Onboarding and adoption strategy should be treated as a control mechanism
Training is often positioned as a communications activity near go-live. In retail ERP deployment, that is insufficient. Onboarding and adoption strategy should be designed as an operational control mechanism that ensures transactions are executed correctly at store, warehouse, and head-office levels.
Role-based learning paths are essential. Store associates need practical guidance on receiving, transfers, returns, and stock adjustments. Distribution teams need training on exception handling, mobile scanning workflows, and inventory status management. Finance and merchandising teams need clarity on reporting dimensions, approval logic, and reconciliation responsibilities. Super-users should be trained earlier and involved in testing so they can support local adoption.

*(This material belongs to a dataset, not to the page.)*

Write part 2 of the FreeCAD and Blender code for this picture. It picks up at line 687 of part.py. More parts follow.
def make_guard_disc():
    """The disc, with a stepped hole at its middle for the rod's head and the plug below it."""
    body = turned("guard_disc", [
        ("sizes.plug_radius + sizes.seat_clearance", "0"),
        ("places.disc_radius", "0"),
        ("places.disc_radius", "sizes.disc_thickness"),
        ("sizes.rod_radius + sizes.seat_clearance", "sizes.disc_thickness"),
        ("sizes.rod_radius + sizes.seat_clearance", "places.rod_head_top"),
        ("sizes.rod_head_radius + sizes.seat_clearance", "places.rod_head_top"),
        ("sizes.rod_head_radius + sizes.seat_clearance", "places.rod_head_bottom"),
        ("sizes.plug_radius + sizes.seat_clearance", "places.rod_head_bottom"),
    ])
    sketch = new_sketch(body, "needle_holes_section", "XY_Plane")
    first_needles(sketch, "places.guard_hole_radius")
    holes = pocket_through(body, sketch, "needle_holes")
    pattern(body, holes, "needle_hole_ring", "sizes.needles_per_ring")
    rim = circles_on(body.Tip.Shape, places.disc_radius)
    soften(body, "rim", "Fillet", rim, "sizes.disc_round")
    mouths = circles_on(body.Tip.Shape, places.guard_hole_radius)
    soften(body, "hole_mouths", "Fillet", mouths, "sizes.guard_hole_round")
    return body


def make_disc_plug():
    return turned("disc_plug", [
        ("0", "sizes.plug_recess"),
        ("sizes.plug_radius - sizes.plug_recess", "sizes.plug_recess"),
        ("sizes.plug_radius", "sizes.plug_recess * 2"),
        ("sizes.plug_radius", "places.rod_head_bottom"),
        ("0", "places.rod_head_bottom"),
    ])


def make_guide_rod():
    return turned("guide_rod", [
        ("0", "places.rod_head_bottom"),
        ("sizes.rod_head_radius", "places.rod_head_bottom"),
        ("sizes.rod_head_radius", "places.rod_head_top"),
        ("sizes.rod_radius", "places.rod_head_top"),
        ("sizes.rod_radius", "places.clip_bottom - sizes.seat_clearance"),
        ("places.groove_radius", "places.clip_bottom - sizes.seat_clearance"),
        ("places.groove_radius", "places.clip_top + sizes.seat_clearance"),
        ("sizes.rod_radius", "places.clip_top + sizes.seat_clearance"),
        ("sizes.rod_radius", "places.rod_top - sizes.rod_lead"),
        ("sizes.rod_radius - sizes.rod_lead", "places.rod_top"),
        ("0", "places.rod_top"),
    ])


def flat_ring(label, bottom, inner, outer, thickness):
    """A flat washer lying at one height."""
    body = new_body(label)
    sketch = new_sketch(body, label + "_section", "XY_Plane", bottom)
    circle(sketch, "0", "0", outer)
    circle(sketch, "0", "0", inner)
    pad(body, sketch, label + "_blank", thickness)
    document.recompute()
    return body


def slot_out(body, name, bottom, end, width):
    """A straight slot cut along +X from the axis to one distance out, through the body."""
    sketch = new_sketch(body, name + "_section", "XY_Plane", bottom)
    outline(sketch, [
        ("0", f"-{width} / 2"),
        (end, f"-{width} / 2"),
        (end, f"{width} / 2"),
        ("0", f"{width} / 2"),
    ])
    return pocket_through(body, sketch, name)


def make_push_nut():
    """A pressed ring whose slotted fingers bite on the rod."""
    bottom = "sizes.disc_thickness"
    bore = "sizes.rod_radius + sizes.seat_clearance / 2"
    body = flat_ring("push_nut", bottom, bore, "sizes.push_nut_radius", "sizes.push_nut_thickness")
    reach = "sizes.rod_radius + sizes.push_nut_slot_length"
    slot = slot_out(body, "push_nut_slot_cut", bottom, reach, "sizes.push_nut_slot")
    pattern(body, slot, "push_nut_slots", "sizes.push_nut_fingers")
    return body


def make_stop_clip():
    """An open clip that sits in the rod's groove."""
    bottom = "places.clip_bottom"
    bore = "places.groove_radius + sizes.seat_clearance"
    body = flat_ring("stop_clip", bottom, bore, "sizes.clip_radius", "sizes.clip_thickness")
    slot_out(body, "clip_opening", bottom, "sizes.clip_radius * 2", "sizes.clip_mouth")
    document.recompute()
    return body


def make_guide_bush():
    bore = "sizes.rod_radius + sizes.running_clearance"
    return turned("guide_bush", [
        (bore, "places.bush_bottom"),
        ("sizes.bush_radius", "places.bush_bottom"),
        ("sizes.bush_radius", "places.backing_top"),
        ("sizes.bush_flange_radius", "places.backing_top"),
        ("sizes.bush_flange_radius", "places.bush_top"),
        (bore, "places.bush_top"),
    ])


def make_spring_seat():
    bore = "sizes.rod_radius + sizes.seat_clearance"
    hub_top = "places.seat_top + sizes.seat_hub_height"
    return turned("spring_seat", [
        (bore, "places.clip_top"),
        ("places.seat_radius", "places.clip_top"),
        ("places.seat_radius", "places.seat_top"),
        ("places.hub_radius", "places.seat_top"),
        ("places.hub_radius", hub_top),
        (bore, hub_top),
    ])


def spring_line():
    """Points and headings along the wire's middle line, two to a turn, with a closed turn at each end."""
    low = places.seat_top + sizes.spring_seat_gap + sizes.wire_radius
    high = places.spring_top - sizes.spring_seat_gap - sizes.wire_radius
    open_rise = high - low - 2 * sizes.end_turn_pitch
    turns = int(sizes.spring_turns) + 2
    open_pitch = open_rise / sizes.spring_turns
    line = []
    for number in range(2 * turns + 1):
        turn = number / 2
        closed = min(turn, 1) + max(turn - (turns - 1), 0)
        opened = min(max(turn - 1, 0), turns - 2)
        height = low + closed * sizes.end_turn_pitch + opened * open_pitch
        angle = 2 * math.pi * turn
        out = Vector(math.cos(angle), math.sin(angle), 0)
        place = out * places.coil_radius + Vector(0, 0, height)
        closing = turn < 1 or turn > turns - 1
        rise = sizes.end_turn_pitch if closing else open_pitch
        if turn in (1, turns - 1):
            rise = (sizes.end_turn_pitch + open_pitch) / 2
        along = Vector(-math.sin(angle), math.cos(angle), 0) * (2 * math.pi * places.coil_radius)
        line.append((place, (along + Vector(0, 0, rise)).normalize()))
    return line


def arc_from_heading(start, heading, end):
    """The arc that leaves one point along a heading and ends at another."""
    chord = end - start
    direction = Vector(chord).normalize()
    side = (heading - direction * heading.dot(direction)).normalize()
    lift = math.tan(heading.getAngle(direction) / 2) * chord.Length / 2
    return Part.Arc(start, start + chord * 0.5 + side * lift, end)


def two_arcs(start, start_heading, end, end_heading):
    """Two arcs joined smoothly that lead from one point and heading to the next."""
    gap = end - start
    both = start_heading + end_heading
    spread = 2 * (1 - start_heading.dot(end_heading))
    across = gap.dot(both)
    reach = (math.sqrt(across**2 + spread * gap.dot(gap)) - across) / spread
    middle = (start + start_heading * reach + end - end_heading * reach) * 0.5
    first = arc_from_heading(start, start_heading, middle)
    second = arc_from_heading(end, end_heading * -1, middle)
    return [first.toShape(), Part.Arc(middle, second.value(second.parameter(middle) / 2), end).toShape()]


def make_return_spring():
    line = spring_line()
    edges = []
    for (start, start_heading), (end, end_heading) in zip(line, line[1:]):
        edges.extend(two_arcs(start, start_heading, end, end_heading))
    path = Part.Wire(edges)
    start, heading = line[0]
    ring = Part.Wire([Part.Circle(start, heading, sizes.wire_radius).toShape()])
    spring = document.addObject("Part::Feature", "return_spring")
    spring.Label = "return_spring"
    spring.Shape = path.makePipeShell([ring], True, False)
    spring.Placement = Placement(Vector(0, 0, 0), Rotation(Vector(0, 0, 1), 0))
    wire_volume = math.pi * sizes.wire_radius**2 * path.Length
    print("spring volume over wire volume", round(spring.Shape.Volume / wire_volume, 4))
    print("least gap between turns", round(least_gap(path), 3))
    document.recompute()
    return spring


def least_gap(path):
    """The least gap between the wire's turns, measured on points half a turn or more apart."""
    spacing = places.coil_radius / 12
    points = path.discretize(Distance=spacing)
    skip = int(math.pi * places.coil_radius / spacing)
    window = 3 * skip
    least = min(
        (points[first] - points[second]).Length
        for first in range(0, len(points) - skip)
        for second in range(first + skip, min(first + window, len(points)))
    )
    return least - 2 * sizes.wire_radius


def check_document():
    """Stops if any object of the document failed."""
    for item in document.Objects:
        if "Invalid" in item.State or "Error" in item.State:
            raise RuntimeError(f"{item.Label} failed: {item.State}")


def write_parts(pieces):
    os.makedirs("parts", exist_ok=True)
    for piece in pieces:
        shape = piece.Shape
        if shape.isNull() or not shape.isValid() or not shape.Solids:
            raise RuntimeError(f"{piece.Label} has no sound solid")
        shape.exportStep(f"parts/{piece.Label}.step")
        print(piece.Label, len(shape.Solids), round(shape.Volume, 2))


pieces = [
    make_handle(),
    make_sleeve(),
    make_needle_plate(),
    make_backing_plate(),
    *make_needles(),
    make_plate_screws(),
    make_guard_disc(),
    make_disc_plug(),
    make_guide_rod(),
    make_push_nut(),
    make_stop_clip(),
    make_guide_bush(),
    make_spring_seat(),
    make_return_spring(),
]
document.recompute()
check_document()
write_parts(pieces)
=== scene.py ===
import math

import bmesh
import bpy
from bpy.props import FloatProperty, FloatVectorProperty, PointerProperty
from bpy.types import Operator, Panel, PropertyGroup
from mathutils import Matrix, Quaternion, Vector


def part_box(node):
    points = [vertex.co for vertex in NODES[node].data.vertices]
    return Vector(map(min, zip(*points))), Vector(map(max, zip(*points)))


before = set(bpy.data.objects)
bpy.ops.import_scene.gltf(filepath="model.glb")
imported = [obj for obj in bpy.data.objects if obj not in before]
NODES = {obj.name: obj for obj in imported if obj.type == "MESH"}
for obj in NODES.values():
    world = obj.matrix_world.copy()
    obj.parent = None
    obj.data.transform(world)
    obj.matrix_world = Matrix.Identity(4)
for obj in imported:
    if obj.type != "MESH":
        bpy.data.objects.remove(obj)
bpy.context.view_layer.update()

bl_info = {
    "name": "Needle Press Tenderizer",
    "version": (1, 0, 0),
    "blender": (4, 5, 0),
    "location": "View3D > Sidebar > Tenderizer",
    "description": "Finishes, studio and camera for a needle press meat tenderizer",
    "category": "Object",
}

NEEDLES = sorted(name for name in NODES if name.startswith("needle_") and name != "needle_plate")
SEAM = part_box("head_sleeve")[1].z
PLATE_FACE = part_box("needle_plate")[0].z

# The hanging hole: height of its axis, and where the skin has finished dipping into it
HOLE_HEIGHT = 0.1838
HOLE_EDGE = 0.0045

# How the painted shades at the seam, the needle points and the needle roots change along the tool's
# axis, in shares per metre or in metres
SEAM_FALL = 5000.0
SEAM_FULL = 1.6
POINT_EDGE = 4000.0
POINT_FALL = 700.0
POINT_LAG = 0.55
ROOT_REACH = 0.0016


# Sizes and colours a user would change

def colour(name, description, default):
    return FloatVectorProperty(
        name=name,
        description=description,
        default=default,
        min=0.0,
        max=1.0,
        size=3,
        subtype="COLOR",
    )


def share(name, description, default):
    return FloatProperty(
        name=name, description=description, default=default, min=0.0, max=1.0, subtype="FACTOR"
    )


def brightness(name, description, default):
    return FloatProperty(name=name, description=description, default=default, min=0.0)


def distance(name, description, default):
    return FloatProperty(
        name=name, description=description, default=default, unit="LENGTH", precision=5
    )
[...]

Adoption metrics should be monitored after go-live, including transaction error rates, manual journal volume, unresolved inventory exceptions, help-desk trends, and process compliance by location. These indicators reveal whether the new ERP is being used as designed or whether legacy workarounds are resurfacing.
Risk management priorities for retail ERP deployment readiness
- Do not compress data cleansing into the final migration cycle; inventory and reporting defects discovered late are expensive to correct
- Avoid deploying standardized workflows without validating store and warehouse execution constraints in real operating conditions
- Do not treat integrations as technical plumbing; POS, e-commerce, WMS, and finance interfaces directly affect reporting accuracy
- Prevent KPI ambiguity by approving a single enterprise reporting dictionary before dashboard design begins
- Plan cutover around trading calendars, seasonal peaks, and stock count windows rather than generic project milestones
- Establish hypercare ownership with business process leads, not only IT support teams
Executive recommendations for improving deployment readiness
Executives should require a formal readiness gate before authorizing full deployment. That gate should confirm process standardization decisions, data quality thresholds, reporting alignment, training readiness, and cutover controls. If these conditions are not met, the program should not rely on go-live heroics to compensate.

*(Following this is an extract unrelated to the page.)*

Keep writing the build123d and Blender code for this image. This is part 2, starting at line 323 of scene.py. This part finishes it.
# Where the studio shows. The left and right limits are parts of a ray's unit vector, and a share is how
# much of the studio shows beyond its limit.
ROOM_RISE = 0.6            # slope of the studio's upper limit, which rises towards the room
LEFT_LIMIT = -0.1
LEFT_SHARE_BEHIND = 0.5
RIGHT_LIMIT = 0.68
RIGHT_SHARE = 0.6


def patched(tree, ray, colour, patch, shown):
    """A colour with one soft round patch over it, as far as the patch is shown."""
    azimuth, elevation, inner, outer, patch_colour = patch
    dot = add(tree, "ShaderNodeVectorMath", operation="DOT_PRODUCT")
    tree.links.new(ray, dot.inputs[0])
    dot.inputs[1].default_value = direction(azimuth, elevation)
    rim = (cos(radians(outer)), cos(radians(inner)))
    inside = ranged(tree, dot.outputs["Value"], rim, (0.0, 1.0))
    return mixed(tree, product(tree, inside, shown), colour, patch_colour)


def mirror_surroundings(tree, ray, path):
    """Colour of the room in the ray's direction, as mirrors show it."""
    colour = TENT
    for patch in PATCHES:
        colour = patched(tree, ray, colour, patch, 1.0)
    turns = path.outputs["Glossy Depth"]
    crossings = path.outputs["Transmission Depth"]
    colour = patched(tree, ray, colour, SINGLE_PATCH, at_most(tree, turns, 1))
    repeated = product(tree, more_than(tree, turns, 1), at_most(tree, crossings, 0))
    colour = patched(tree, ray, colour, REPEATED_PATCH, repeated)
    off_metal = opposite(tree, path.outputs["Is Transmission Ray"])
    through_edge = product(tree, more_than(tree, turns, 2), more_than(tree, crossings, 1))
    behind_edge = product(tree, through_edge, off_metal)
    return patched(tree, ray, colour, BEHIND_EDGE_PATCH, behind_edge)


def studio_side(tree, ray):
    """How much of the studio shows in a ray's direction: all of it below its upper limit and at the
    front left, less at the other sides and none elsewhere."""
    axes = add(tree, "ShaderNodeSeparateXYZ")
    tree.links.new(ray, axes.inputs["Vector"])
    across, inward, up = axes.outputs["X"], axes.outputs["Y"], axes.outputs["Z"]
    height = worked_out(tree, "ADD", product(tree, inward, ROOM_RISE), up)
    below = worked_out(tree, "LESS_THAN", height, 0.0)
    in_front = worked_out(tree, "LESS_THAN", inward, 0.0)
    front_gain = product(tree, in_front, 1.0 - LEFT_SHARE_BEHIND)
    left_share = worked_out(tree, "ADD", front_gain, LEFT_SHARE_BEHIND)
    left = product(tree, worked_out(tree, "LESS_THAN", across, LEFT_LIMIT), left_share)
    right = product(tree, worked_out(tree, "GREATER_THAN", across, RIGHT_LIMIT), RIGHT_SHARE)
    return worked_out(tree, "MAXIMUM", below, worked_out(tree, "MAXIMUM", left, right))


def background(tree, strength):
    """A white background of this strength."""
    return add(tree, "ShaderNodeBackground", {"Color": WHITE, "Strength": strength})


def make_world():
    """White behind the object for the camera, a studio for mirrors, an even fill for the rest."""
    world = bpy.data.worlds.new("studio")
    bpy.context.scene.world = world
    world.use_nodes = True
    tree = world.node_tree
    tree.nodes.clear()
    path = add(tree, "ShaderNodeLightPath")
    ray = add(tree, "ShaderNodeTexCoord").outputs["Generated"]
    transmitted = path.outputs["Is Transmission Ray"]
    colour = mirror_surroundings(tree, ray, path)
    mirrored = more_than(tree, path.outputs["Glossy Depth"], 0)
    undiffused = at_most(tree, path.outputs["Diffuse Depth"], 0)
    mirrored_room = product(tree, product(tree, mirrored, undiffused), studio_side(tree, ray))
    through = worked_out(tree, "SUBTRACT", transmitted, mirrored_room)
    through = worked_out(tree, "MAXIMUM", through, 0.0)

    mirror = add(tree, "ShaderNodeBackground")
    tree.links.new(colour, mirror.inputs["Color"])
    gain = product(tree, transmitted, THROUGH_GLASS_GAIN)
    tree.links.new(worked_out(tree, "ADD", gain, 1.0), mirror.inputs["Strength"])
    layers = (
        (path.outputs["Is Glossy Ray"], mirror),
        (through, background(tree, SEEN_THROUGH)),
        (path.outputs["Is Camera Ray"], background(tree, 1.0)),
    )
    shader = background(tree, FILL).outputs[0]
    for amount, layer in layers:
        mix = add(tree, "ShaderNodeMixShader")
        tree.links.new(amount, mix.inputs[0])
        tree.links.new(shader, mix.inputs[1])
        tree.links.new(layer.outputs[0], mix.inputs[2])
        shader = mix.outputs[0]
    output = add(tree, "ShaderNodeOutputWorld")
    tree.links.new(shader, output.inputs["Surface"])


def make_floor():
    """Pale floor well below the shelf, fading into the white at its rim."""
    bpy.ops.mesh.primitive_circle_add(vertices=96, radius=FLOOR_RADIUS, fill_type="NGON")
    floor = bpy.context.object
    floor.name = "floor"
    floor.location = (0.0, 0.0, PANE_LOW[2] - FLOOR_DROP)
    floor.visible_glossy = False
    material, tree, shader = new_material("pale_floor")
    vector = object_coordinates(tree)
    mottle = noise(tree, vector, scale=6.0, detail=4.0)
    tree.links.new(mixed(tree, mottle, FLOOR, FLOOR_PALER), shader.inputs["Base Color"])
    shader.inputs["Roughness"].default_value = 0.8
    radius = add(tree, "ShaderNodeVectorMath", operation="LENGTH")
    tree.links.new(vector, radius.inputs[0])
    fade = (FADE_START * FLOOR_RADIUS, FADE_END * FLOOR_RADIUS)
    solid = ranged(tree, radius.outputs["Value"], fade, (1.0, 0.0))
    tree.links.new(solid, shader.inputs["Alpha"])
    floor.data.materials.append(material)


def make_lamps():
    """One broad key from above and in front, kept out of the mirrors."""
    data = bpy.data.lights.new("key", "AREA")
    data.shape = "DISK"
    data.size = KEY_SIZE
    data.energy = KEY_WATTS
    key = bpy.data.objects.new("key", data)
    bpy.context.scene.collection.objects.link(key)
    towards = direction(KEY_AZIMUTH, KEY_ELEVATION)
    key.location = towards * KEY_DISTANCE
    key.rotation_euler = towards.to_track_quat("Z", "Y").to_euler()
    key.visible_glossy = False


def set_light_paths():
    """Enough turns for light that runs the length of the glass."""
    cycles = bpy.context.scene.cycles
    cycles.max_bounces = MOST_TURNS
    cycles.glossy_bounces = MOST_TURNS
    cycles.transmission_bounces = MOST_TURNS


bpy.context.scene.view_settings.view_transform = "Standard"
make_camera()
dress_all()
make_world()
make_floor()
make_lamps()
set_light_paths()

Leaders should also position ERP deployment as an operating model transformation rather than a software replacement. This framing improves cross-functional participation and clarifies why inventory discipline, reporting definitions, and workflow governance must be addressed early. Retail organizations that treat ERP as a technology project usually underinvest in business ownership and adoption.

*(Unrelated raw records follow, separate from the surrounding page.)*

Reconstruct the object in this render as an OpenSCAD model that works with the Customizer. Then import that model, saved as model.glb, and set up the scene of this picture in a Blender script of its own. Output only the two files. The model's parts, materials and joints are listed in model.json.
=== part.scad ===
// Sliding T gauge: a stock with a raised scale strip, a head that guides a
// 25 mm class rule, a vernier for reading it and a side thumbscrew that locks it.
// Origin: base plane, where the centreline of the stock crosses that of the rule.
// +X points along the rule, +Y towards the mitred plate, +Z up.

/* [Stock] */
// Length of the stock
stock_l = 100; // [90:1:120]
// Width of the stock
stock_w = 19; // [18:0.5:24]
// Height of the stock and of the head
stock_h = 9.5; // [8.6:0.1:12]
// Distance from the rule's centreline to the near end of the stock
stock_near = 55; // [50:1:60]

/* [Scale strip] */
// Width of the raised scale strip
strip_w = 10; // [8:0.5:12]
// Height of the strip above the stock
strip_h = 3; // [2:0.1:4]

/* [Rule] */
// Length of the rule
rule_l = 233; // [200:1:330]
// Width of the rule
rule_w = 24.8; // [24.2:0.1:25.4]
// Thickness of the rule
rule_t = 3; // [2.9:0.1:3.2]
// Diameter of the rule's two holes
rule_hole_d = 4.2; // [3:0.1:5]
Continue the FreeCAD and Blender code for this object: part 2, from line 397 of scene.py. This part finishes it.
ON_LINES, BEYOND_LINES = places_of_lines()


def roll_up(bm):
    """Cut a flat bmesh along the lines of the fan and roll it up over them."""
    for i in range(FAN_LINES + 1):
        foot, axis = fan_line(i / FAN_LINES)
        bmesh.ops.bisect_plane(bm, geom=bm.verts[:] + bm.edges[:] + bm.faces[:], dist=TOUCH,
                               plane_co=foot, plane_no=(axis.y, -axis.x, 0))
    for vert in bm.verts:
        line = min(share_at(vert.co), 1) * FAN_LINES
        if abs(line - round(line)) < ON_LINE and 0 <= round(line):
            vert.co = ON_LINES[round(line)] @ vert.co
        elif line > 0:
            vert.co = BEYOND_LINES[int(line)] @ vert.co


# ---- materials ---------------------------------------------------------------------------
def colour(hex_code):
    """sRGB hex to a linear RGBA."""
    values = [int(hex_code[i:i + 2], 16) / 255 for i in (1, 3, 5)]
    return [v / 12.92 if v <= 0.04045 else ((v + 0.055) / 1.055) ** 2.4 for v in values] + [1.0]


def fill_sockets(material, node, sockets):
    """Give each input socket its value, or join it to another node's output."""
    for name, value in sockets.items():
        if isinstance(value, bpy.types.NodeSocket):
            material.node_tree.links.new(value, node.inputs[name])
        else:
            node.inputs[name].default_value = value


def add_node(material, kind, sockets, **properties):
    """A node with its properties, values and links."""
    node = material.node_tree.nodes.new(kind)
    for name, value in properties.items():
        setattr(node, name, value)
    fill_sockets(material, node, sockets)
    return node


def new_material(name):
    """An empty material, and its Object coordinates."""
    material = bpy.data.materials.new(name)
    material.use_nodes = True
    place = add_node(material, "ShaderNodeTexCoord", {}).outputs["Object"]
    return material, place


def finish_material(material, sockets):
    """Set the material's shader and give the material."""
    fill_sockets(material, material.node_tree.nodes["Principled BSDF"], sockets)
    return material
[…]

Finally, executives should sequence deployment based on operational maturity. Some retailers benefit from piloting a region or banner with stronger process discipline before scaling enterprise-wide. Others may need a pre-implementation remediation phase focused on master data, stock accuracy, and reporting controls. The right sequence depends on readiness, not vendor timelines.
Conclusion: readiness is what turns retail ERP deployment into measurable control improvement
Retail ERP deployment readiness is the difference between a platform that improves inventory visibility and reporting accuracy and one that simply digitizes existing inconsistency. Enterprise retailers need disciplined preparation across workflows, data, governance, migration, onboarding, and operational controls before implementation accelerates.
When readiness is managed as a structured workstream, cloud ERP migration becomes a modernization opportunity rather than a disruption event. Inventory transactions become more reliable, reporting becomes more trusted, and the business gains a scalable operating foundation for omnichannel growth, financial control, and continuous process improvement.